The ironwood tree is an amazing speciman. It is a nurse species for over 650 plants and animals. A real central plant in out Sonoran Desert. They can reach ages of near 2,000 years old. With all of the urban sprawl, developers would go in and level the ground for homes and began destroying these magnificent trees on a grand scale. Congress finally passed a bill to make them an endangered species several years ago. A major milestone in desert conservation.

21 comments:

mick mcginty said...

Hello Les,
Thanks for the kind words about my work. I'm hoping to relocate in Arizona, as soon as our house sells in SD. I have to find a way to paint with you. You do amazing work! I don't know if I can continue the tagging string, but I'll ty. I've been on a mission this month to photograph and paint alot more. I've been trying to take the plunge into full time painting, instead of splitting the time...Takes alot out of me.

Mick

les lull said...

Good to hear back from you Mick. That would be a kick to get out and do a paint out. I appreciate the nice comments about my work. I would love to keep in contact with you. I have aspirations to make a full time gig out of my art as well. Understated about the amount of dedication it takes to pursue painting.

René said...

Marvelous story about those trees.
Good to hear that. You painted it gorgeous the background feels a bit like airbrush, while the front branches are so nicely scratched that they almost stick out of the canvas/monitor.

btw. your linked!

les lull said...

Thanks for the link Rene'. Thanks for taking the time to check out my story about the ironwoods. No airbrush on this one, I used to play around with those little devices. I tried to play around with complimentary colors and values to make it pop.

Bart said...

Fascinating painting... the colours... reminds perhaps of romanticism .. for me it reminds me somehow of Philip Otto Runge, also because of the close up composition of the tree.
I can see why the museum was interested.

Still amazed you could produce such paintings after two years...

Great!

Robin Weiss said...

Interesting back story Less. This is an amazing specimen and an amazing painting! It has great abstract qualities for a realist painting.

les lull said...

Thanks Bart. Lot of purple and a soft morning scene. I can see where the romanticism notion came from.

The museum aquisition felt like being in the right place at the right time.

les lull said...

Thanks for popping in Robin. I appreciate the comment about the abstract qualities of this piece. That in my opinion is what makes realism interesting is how one expresses their voice in the paint.

Danny Griego said...

Wow Les! This piece is great. You are rapidly improving your use of color and compositions. This has a very nice vibrant touch to it. Great job!

Ryan Evans said...

Great painting Les

les lull said...

Thanks Danny. I really appreciate you taking a look at the recent stuff and commenting on seeing progress. I respect your eye.

les lull said...

Thanks Ryan!

Jennifer McChristian said...

Captivating story to go with a captivating painting!

Michael Pieczonka said...

Les... very inteteresting reading the history of the ironwood tree you posted.
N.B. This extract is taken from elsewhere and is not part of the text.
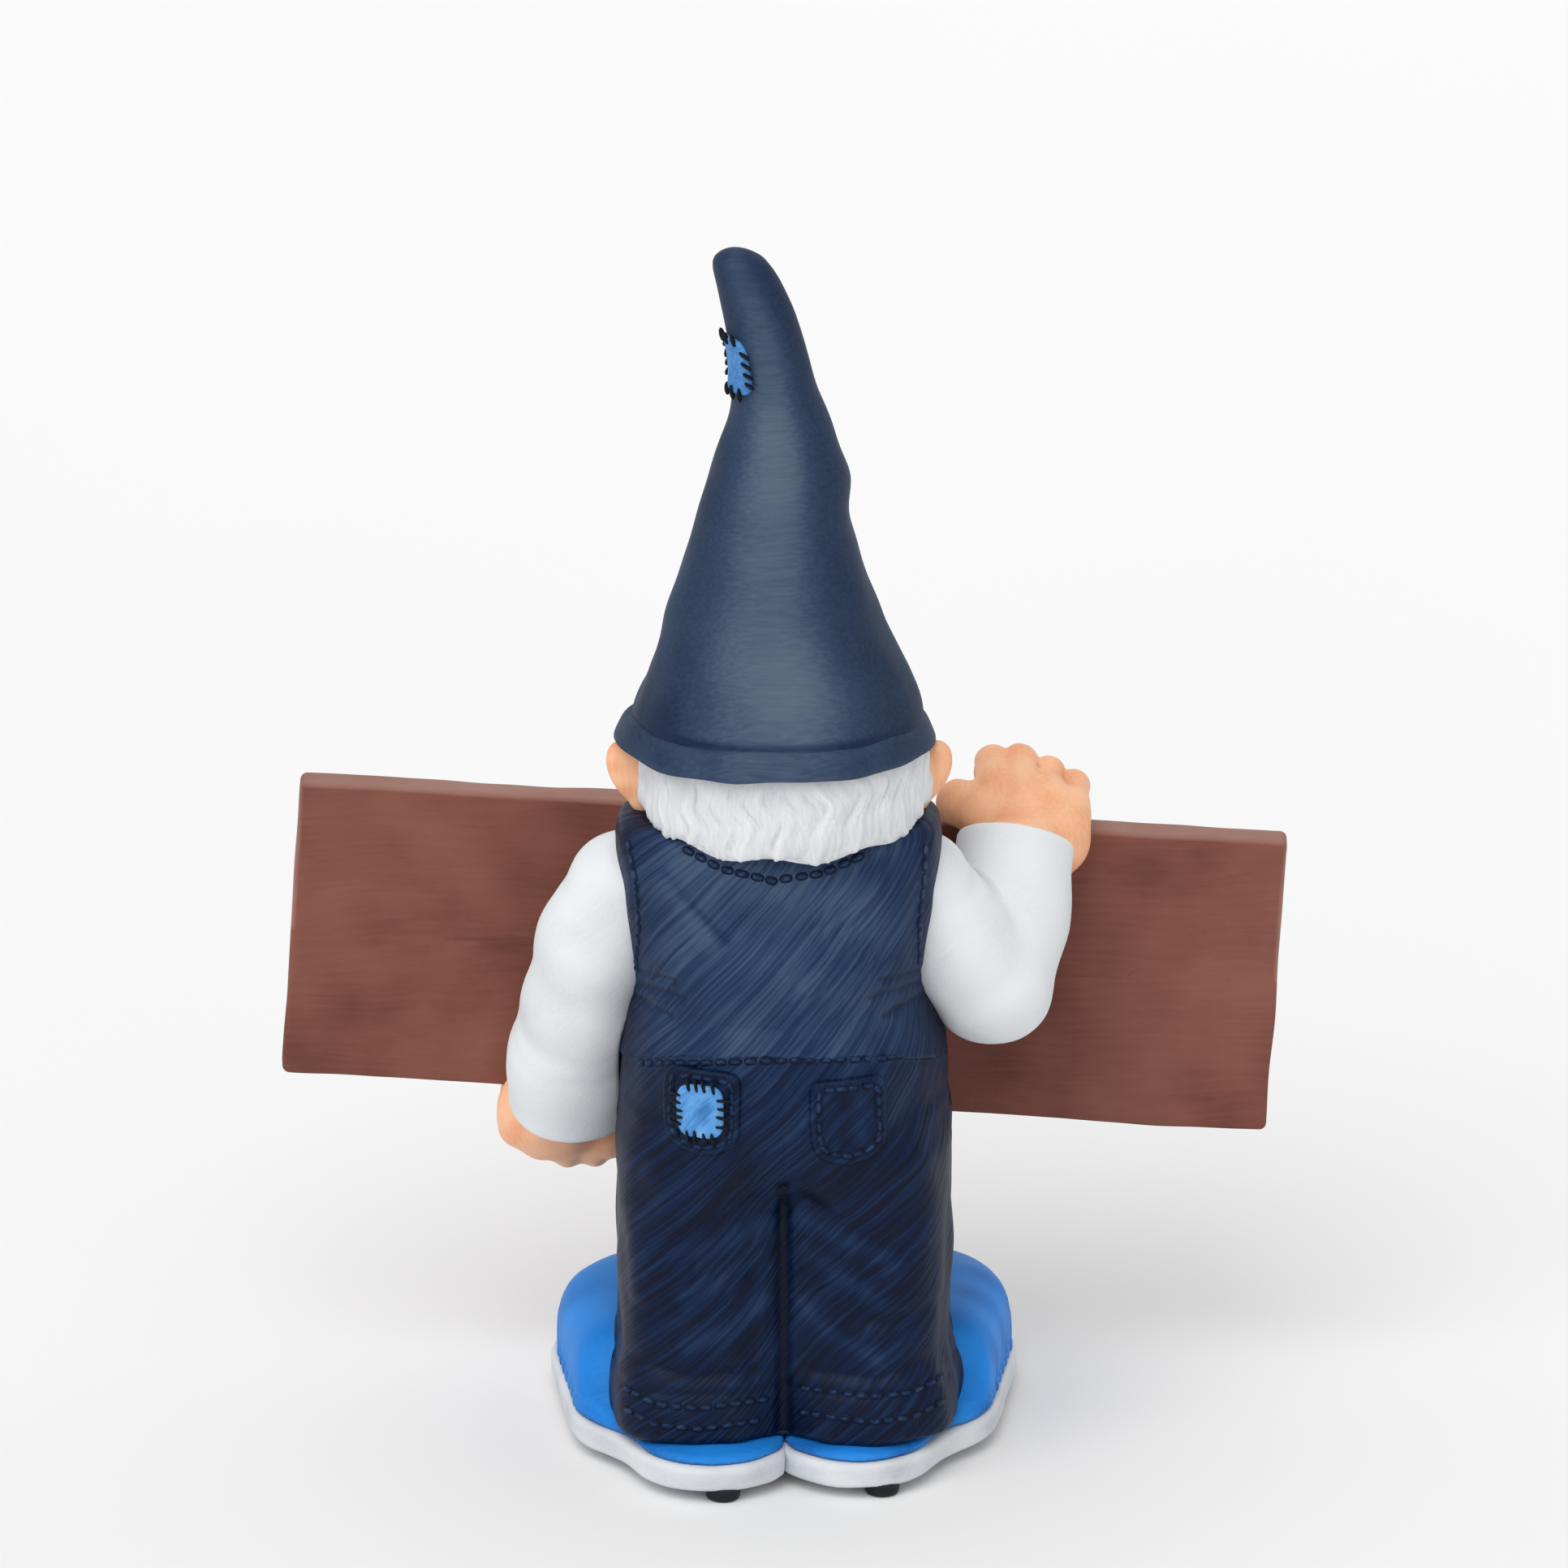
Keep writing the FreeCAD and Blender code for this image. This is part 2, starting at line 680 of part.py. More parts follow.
def make_ears(head):
    """Ears that lean outwards at the top; the hair closes round them."""
    blanks = []
    for side, sign in SIDES.items():
        ear = ellipsoid(
            f"ear_{side}_blank", "dims.ear_half_thick", "dims.ear_half_width", "dims.ear_half_tall",
            x=f"{sign} * dims.ear_x", z="dims.ear_z", axis=Y_AXIS, angle=f"{sign} * dims.ear_lean",
        )
        node(f"ear_{side}", cut(f"ear_{side}", ear, head))
        blanks.append(ear)
    return blanks


def make_hair(head, ears, torso):
    """Hair round the back and sides, from the hat down to the shoulders."""
    front = block("hair_front", REACH, REACH, REACH, x=-REACH / 2, y=f"dims.hair_front_y - {REACH}")
    return node("hair", cut("hair", loft("hair_blank", "hair"), front, head, *ears, torso))


def make_face(head, torso):
    """Eyes, brows and nose on the head, and the moustache and beard over the chest."""
    nose_blank = sphere("nose_blank", "dims.nose_radius", y="dims.nose_y", z="dims.nose_z")
    node("nose", cut("nose", nose_blank, head))
    beard = node("beard", cut("beard", loft("beard_blank", "beard"), head, nose_blank, torso))
    halves = []
    for side, sign in SIDES.items():
        eye_x = f"{sign} * dims.eye_x"
        eye = sphere(f"eye_{side}_blank", "dims.eye_radius", x=eye_x, y="dims.eye_y", z="dims.eye_z")
        node(f"eye_{side}", cut(f"eye_{side}", eye, head))
        brow = ellipsoid(
            f"brow_{side}_blank", "dims.brow_half_width", "dims.brow_half_depth", "dims.brow_half_tall",
            x=f"{sign} * dims.brow_x", y="dims.brow_y", z="dims.brow_z",
        )
        node(f"eyebrow_{side}", cut(f"eyebrow_{side}", brow, head, eye))
        half = ellipsoid(
            f"moustache_{side}", "dims.moustache_half_width", "dims.moustache_half_depth",
            "dims.moustache_half_tall", x=f"{sign} * dims.moustache_x", y="dims.moustache_y",
            z="dims.moustache_z", axis=Y_AXIS, angle=f"{sign} * dims.moustache_droop",
        )
        halves.append(half)
    node("moustache", cut("moustache", fuse("moustache_blank", *halves), nose_blank, head, beard))


def brim_profile(sketch):
    """Section of the brim: square inside, rounded outside, standing on the sketch's X axis."""
    inner = size("brim_inner_radius")
    outer = size("brim_outer_radius")
    tall = size("brim_tall")
    spots = [Vector(inner, 0), Vector(outer, 0), Vector(outer, tall), Vector(inner, tall)]
    low, outside, high, inside = closed_lines(sketch, spots)
    for line in (low, high):
        sketch.addConstraint(Sketcher.Constraint("Horizontal", line))
    for line in (outside, inside):
        sketch.addConstraint(Sketcher.Constraint("Vertical", line))
    sketch.addConstraint(Sketcher.Constraint("PointOnObject", low, 1, -1))
    dimension(sketch, "DistanceX", (-1, 1, low, 1), inner, "dims.brim_inner_radius")
    dimension(sketch, "DistanceX", (-1, 1, low, 2), outer, "dims.brim_outer_radius")
    dimension(sketch, "DistanceY", (outside, 1, outside, 2), tall, "dims.brim_tall")


def make_hat(head):
    """Tall hat that bends to the left at its tip, with a socket for the head, and its rolled brim."""
    cone = loft("hat_cone_loft", "hat")
    tip = sphere("hat_tip", "dims.hat_tip_radius", x="dims.hat_tip_x", z="dims.hat_tip_z")
    whole = fuse("hat_whole", cone, tip)
    node("hat", cut("hat", whole, head))
    body, sketch = sketched_body("brim_blank", "XZ_Plane")
    brim_profile(sketch)
    ring = body.newObject("PartDesign::Revolution", "brim_ring")
    ring.Profile = sketch
    ring.ReferenceAxis = (sketch, ["V_Axis"])
    ring.Angle = 360
    sketch.Visibility = False
    doc.recompute()
    outer_edges = []
    for number, edge in enumerate(ring.Shape.Edges, 1):
        if isinstance(edge.Curve, Part.Circle) and abs(edge.Curve.Radius - size("brim_outer_radius")) < 0.01:
            outer_edges.append(f"Edge{number}")
    rounding = body.newObject("PartDesign::Fillet", "brim_rounding")
    rounding.Base = (ring, outer_edges)
    bind(rounding, Radius="dims.brim_rounding")
    place(body, x="dims.brim_x", z="dims.brim_low_z")
    node("hat_brim", cut("hat_brim", body, whole))


def make_hat_patch():
    """Patch sewn on the left of the hat's upper end, with its heavy stitches."""
    cone = doc.getObject("hat_cone_loft")
    skin = loft("hat_patch_skin", "hat", grow="dims.patch_thick")
    blank = rounded_plate(
        "hat_patch_blank", "YZ_Plane", "hat_patch_width", "hat_patch_tall", "2 * dims.hat_7_half_width",
        "dims.patch_corner",
    )
    place(blank, x="dims.hat_7_x + 1.5 * dims.hat_7_half_width", z="dims.hat_patch_z")
    patch = node("hat_patch", cut("hat_patch", common("hat_patch_plate", blank, skin), cone))
    threads = stitches(
        "hat_threads", "y", "hat_patch_width", "hat_patch_tall",
        "dims.hat_7_x + dims.hat_7_half_width / 3", "0", "dims.hat_patch_z",
    )
    outer = loft("hat_thread_skin", "hat", grow="dims.patch_thick + dims.thread_proud")
    sewn = common("hat_threads_trimmed", threads, outer)
    node("hat_patch_stitches", cut("hat_patch_stitches", sewn, cone, patch))


# ---- board, hands and arms


def on_board(thing, along, above, depth, half_turn=0):
    """Places a thing on the tilted board's axes: along its length, above its middle line and behind it."""
    slope = "dims.board_tilt"
    bind(
        thing,
        Placement__Base__x=f"({along}) * cos({slope}) + ({above}) * sin({slope})",
        Placement__Base__y=f"dims.axis_back + dims.board_y + {depth}",
        Placement__Base__z=f"dims.board_z - ({along}) * sin({slope}) + ({above}) * cos({slope})",
    )
    return turn(thing, Y_AXIS, f"{slope} + {half_turn}")


def make_board():
    body = rounded_plate(
        "board", "XZ_Plane", "board_length", "board_tall", "dims.board_thick", "dims.board_corner"
    )
    return node("sign_board", on_board(body, "0", "0", "0"))


def make_hand(side, board):
    """Fist closed on an edge of the board, its thumb pointing to the middle of the board, and the wrist."""
    sign = SIDES[side]
    grip = fuse(f"grip_{side}", loft(f"fist_{side}", "fist"), loft(f"thumb_{side}", "thumb"))
    above = f"{-sign} * (dims.board_tall / 2 + dims.grip_above_edge)"
    # the stations run along the edge, so the fist is laid over by a quarter turn
    half_turn = 90 if sign < 0 else 270
    on_board(grip, f"dims.grip_{side}_along", above, "-dims.axis_back", half_turn)
    wrist = sphere(
        f"wrist_{side}", "dims.wrist_radius",
        x=f"dims.wrist_{side}_x", y=f"dims.wrist_{side}_y", z=f"dims.wrist_{side}_z",
    )
    return node(f"hand_{side}", cut(f"hand_{side}", fuse(f"hand_{side}_whole", grip, wrist), board))


def make_sleeves(hands, torso):
    """Sleeves from the shoulders to the wrists, with sockets for the hands."""
    seat = doc.getObject("seat_of_trousers")
    elbow = sphere("elbow", "dims.elbow_radius", x="dims.elbow_x", y="dims.elbow_y", z="dims.elbow_z")
    members = {
        "left": [loft("arm_left_loft", "arm_left")],
        "right": [loft("upper_arm_loft", "upper_arm_right"), elbow, loft("forearm_loft", "forearm_right")],
    }
    for side, sign in SIDES.items():
        shoulder = sphere(
            f"shoulder_{side}", "dims.shoulder_radius", x=f"{sign} * dims.shoulder_x", z="dims.shoulder_z"
        )
        trimmed = []
        for number, member in enumerate([shoulder, *members[side]], 1):
            trimmed.append(cut(f"arm_{side}_{number}", member, torso, seat))
        whole = fuse(f"sleeve_{side}_whole", *trimmed)
        node(f"sleeve_{side}", cut(f"sleeve_{side}", whole, hands[side]))


def build():
    fill_sheet()
    make_shoes()
    make_trousers()
    head = make_head()
    torso = make_torso(head)
    make_buttons(torso)
    make_back_pockets()
    make_seat_patch()
    make_hair(head, make_ears(head), torso)
    make_face(head, torso)
    make_hat(head)
    make_hat_patch()
    board = make_board()
    hands = {side: make_hand(side, board) for side in SIDES}
    make_sleeves(hands, torso)
    doc.recompute()


def check():
    """Stops at any failed object, and at any piece that is empty or not valid."""
    failed = [thing.Name for thing in doc.Objects if {"Invalid", "Error"} & set(thing.State)]
    if failed:
        raise RuntimeError(f"failed objects: {failed}")
    for piece in nodes:
        shape = piece.Shape
        if shape.isNull() or not shape.isValid() or not shape.Solids or shape.Volume <= 0:
            raise RuntimeError(f"{piece.Label} has no valid solid")


build()
check()
os.makedirs("parts", exist_ok=True)
for piece in nodes:
    piece.Shape.exportStep(os.path.join("parts", f"{piece.Label}.step"))
    print(f"{piece.Label}: {len(piece.Shape.Solids)} solid(s), {piece.Shape.Volume:.0f} mm3")
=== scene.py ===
"""Looks of the garden gnome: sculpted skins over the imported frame, paint materials, floor, lights and camera.

Shapes are written in millimetres: x to the figure's left, y from the figure's axis towards its back, z up.
A pair (x, s) is a place as it is seen from the viewing direction: s is its height where the sight line
crosses the plane through the axis.
"""

import math

import bpy
import numpy as np
import openvdb
from mathutils import Matrix, Vector
from mathutils.bvhtree import BVHTree


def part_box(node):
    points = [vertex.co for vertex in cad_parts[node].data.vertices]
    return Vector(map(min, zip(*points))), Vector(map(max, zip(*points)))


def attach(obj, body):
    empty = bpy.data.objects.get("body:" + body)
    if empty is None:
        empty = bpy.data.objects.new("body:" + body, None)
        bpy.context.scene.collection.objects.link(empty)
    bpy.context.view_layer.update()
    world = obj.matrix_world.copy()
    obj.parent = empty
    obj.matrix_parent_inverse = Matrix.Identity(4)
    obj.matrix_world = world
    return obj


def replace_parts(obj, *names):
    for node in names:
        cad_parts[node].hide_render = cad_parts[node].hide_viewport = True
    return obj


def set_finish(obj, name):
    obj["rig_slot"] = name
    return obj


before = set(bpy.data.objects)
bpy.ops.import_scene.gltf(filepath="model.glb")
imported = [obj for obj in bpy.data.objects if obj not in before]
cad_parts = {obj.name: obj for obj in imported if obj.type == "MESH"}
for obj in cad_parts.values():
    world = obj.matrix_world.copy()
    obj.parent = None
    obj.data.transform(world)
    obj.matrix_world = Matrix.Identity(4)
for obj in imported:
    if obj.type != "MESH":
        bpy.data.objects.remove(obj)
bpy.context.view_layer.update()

MM = 0.001
BOARD_BEHIND_AXIS = 0.045  # metres from the board's middle plane to the figure's axis
ELEVATION = math.radians(20)
TAN_VIEW = math.tan(ELEVATION)
RNG = np.random.default_rng(20)
COARSE = 1.0
SOLE_SET_BACK = 2.4  # how far the right shoe stands behind the left one, towards the front of the figure
STITCH_PITCH = 3.15
FLAT_TRIM = 0.45  # hollow value of trim, which is rubbed a little like an edge
FAR = 200.0  # where sight lines start, well clear of the figure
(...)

Your painting is a well designed piece... I like your palette.. and the cools of the tree branches especially.

cheers, MIke

Tom Brown said...

Just found your blog this morning. Love your work!

Tom Brown
http://tombrownfineart.blogspot.com

les lull said...

Glad you enjoyed the story Jennifer and the painting. Lots of character in these old ironwoods.

les lull said...

Thanks Michael. I have really been trying to concentrate on my cool colors. I have a bad habit of overheating the paintings.

les lull said...

Thans Tom. I checked out your blog and that is definately one I will be frequenting. I am going to put you up as a link if that is okay.

Mike said...

Stunning work, Les! I am in awe.

Would like to put your link on my blog, if you approve.

Best,
Mike

les lull said...

I would be honored to be included on your blog Mike. I took a peek at your work and was amazed. I would ask you the same if you would be okay being listed in my links.

rob ijbema said...

wonderfull painting less,such warmth! but somehow my favourte bits are the cool green leaves against the sky

that tree is a story in itself what a character!